When God Doesn’t Give All the Pieces
Most of us are familiar with the story. God rejects Saul as king over Israel and sends his faithful servant Samuel to anoint a new leader.
“Fill your horn with oil and go…” God tells Samuel. “I will send you to Jesse the Bethlehemite, for I have selected a king for myself among his sons.” (1 Samuel 16:1 NASB)
Samuel obeys, though with fear and trembling, terrified of what Saul might do. But he doesn’t shirk from his responsibility. Instead, he asks, “But how, Lord?”
And the Lord leads him, step by step. “Offer a sacrifice, invite Jesse to come, and I will show you what to do…” (16:3 NASB)
So Jesse brings out his first son, Eliab, and Samuel thinks, “This must be the one,” but as he stands before the Lord, the Lord says, “Not this one.” Jesse brings six more of his sons before Samuel, and with each one, God speaks, “Nope, not these either.”
It makes you wonder—why couldn’t God just tell Samuel everything at the beginning? Why didn’t he say, “Go to the house of Jesse and anoint David”? It would’ve been much easier. He could’ve told him he’d be in the fields, that he’d be missing when he first arrived. He could’ve given all those specifics, saving Samuel so much time, embarrassment, and trouble.
But God often has a higher way for his children. More than an easy path, God desires his people to come, to inquire, and to fellowship with him.
“How often I longed to gather your children together,” the Lord cried out to Jerusalem, “but you were not willing.” (Matthew 23:37) God desires hearts that are united with His. He’d rather us walk this uncertain way with him, fumbling through and making mistakes, than to know every detail perfectly and plow straight ahead on our own. In the Sermon on the Mount, the Lord shares this with his disciples. “Blessed are the poor in spirit,” we often read, “for theirs is the kingdom of heaven.” But in this case, I wonder if the simpler, paraphrased rendering expresses this verse best: “Blessed are those who know their need of God; the kingdom of heaven is theirs.” (NET)
Of course, God knew David was his chosen king. And he knew long before Samuel’s arrival. But he only gave Samuel a part of the story: “Go to the house of Jessie” and “It will be told to you what to do.”
So often, as we travel along this Christian road, God doesn’t give us all the pieces. We don’t know how the sickness will end. We don’t know how the year is going to finish. We don’t know what the end of this season holds. He just gives us the next step: “Go…. and it will be told to you…”

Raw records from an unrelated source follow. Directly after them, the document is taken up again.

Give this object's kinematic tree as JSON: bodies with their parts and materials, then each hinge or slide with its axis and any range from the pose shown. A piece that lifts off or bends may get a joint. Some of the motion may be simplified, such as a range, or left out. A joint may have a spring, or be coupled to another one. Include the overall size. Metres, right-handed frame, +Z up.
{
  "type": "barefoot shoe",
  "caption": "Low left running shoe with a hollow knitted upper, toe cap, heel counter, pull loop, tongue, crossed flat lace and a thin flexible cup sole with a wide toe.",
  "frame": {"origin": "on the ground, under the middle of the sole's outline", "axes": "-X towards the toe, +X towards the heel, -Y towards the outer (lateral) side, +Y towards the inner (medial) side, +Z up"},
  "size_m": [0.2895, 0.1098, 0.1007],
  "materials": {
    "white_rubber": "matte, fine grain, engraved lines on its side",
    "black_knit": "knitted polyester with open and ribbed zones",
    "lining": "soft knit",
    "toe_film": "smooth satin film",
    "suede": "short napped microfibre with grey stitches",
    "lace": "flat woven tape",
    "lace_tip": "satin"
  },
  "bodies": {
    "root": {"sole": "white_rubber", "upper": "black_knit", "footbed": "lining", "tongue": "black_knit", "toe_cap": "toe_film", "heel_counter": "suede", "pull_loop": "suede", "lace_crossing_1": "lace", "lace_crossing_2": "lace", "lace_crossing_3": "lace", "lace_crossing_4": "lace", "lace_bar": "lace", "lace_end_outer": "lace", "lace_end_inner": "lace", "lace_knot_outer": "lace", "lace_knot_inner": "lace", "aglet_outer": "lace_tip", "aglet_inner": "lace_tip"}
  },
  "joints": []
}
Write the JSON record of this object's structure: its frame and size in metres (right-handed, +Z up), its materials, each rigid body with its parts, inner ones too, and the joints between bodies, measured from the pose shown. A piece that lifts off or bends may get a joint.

If the Lord revealed the entire puzzle at once, we wouldn’t need Him. We’d have no reason to return and fellowship with Him. We’d have “the knowledge of good and evil,” but no experience feasting from that “tree of life,” continually returning to our Creator, the One who knows that the very best thing for us is to be kept near to Him. (see Psalm 73:28)

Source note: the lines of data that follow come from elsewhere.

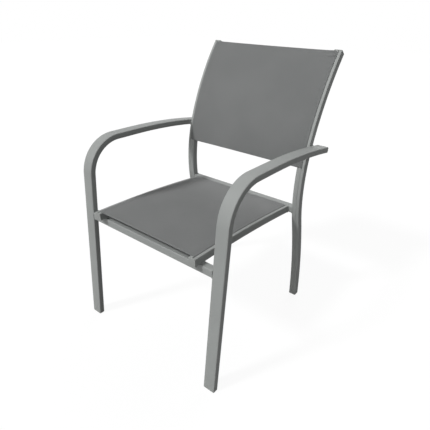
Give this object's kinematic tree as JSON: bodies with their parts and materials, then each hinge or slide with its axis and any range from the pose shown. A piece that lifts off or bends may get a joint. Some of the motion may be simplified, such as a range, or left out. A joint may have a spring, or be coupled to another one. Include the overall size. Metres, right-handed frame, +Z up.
{
  "type": "sling patio chair",
  "caption": "Outdoor armchair with a bent flat-tube frame, a taut sling seat and a taut sling back; the arm and front leg of each side are one tube.",
  "frame": {"origin": "on the floor, at the middle of the chair's outline seen from above", "axes": "+Z up, -Y the way the sitter looks, +X to the right of someone who looks at the chair from in front"},
  "size_m": [0.5806, 0.6716, 0.878],
  "materials": {
    "frame_paint": "satin warm grey powder coat on aluminium",
    "sling_fabric": "matt grey woven vinyl-coated mesh",
    "plug_plastic": "matt grey moulded plastic, close to the frame's colour",
    "foot_plastic": "matt grey moulded plastic with a smooth sole",
    "welt_plastic": "dark extruded plastic rod"
  },
  "bodies": {
    "root": {"back_sling": "sling_fabric", "back_spreader": "frame_paint", "front_cross_tube": "frame_paint", "left_arm_leg_tube": "frame_paint", "left_arm_plug": "plug_plastic", "left_back_welt": "welt_plastic", "left_front_foot": "foot_plastic", "left_rail_plug": "plug_plastic", "left_rear_foot": "foot_plastic", "left_seat_rail": "frame_paint", "left_seat_welt": "welt_plastic", "left_slot_strip": "plug_plastic", "left_top_plug": "plug_plastic", "left_upright": "frame_paint", "rear_cross_tube": "frame_paint", "right_arm_leg_tube": "frame_paint", "right_arm_plug": "plug_plastic", "right_back_welt": "welt_plastic", "right_front_foot": "foot_plastic", "right_rail_plug": "plug_plastic", "right_rear_foot": "foot_plastic", "right_seat_rail": "frame_paint", "right_seat_welt": "welt_plastic", "right_slot_strip": "plug_plastic", "right_top_plug": "plug_plastic", "right_upright": "frame_paint", "seat_sling": "sling_fabric"}
  },
  "joints": []
}
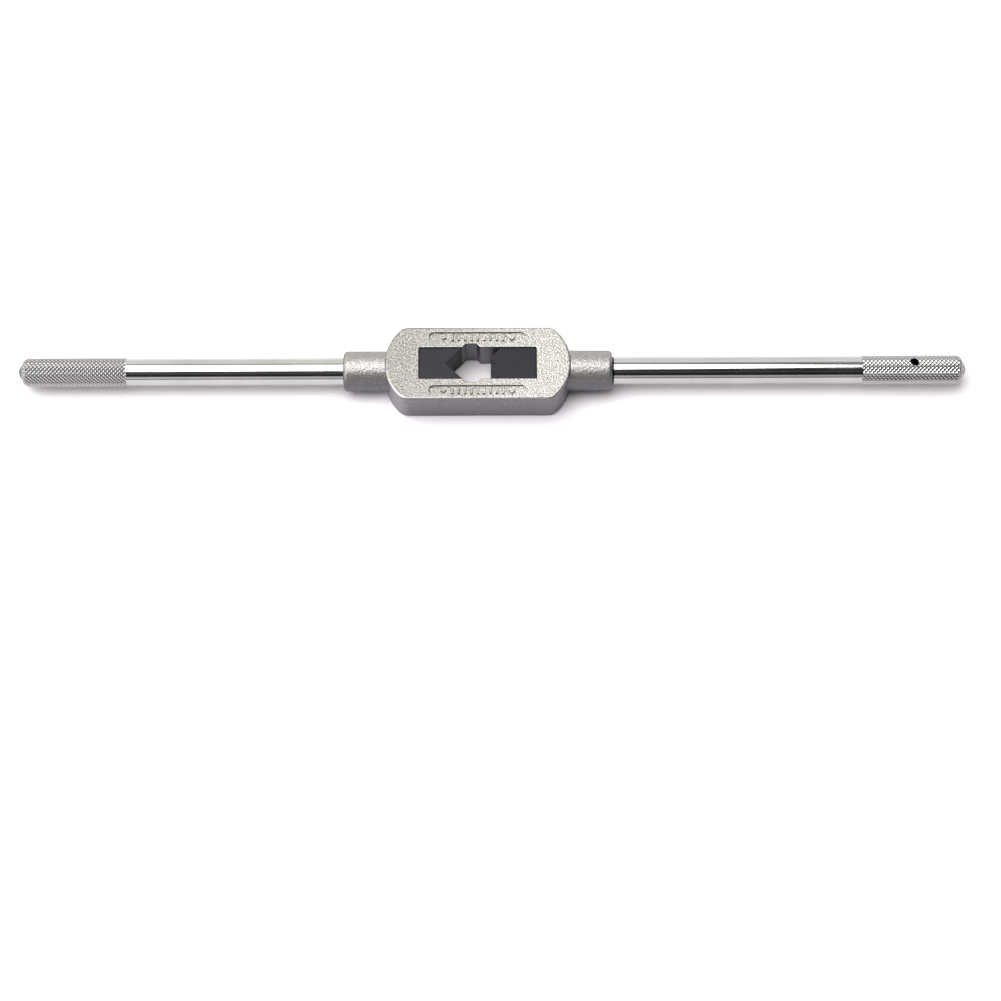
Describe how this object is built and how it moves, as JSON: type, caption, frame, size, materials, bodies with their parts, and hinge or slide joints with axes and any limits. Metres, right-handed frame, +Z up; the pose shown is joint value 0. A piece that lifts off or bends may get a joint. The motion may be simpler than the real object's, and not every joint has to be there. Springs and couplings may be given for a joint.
{
  "type": "adjustable tap wrench",
  "caption": "Adjustable bar tap wrench: cast body with a window, fixed V jaw, screw-driven sliding jaw and knurled handles.",
  "frame": {"origin": "centre of the body's window in the plane of its flat underside, which rests on the bench", "axes": "+X along the handles towards the adjusting handle, +Y across the body, +Z up out of the marked face"},
  "size_m": [0.48, 0.0406, 0.022],
  "materials": {
    "zinc_casting": "tumbled zinc die casting, light silver grey",
    "blued_steel": "hardened and blackened steel",
    "bright_steel": "bright plated steel, diamond-knurled at the grips",
    "pin_steel": "ground steel"
  },
  "bodies": {
    "wrench_body": {"body_casting": "zinc_casting", "fixed_jaw": "blued_steel", "fixed_handle": "bright_steel"},
    "sliding_jaw": {"moving_jaw": "blued_steel", "keeper_pin_far": "pin_steel", "keeper_pin_near": "pin_steel"},
    "spindle": {"adjusting_handle": "bright_steel"}
  },
  "joints": [
    {"name": "jaw_slide", "type": "slide", "parent": "wrench_body", "child": "sliding_jaw", "axis": [-1, 0, 0], "range_m": [0, 0.016]},
    {"name": "spindle_turn", "type": "hinge", "parent": "sliding_jaw", "child": "spindle", "pos_m": [0.04, 0, 0.011], "axis": [-1, 0, 0], "range_deg": [0, 3292]}
  ],
  "couplings": [
    {"joint": "spindle_turn", "follows": "jaw_slide", "rad_per_m": 3590.4}
  ]
}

And so, God gives Samuel only a piece. And when he arrives in the house of Jesse, he gives him the next piece. Of course, Samuel gets thrown off and thinks Eliab is the right choice, and sometimes, as we try to follow the Lord, we get a little off course, too.
But as we abide with Him, and He in us, we have fellowship with Him. Like Samuel, we keep that slight hesitancy and keep inquiring, “Lord, is it this way? Is it this one?” He speaks just enough to stop us, and we’re able to keep going. Soon more options appear. And even though the way is not yet clear, the Lord is faithful to speak when needed.
As Samuel walks this out with the Lord, somehow he knows to ask, “Is there another son?” David is hurriedly brought from the fields, and the Lord speaks again, “Arise, anoint him, for this is he.” (16:12 NASB)
Could God have told Samuel straight from the beginning? Of course. But what glory, what privilege, what an increase of faith, to have gone this whole way with the Lord step by step. As Samuel listened to the voice of the Lord at each turn, the Lord made his path clear. Imagine how Samuel’s faith increased after all of this! Imagine how much more he trusted God, having proved his faithfulness? Imagine how much more God could now entrust to Samuel, having found him faithful to continually inquire and listen for His voice?
Oh, the glorious ways of our Lord. He is always for us, always working on our behalf. Even in His delay, even in our desperation. Oh Christian, if the future is unknown. If you’re in the middle of a crisis and it feels the entire kingdom is shaking and you don’t know what the future holds beyond today… praise God, He knows. He knows the ending. He knows all the pieces that you need to make it to the King. And as we yoke with Him, as we cast ourselves upon Him, as we look up and say, “Lord, is it this way?” At just the right moment, He speaks. We fellowship with Him, and He reveals the next step.
We may want more answers; we may think He doesn’t speak fast enough. But His delay keeps us returning to Him, near to His heart, knowing our need for Him. And friends, is there any better place to be?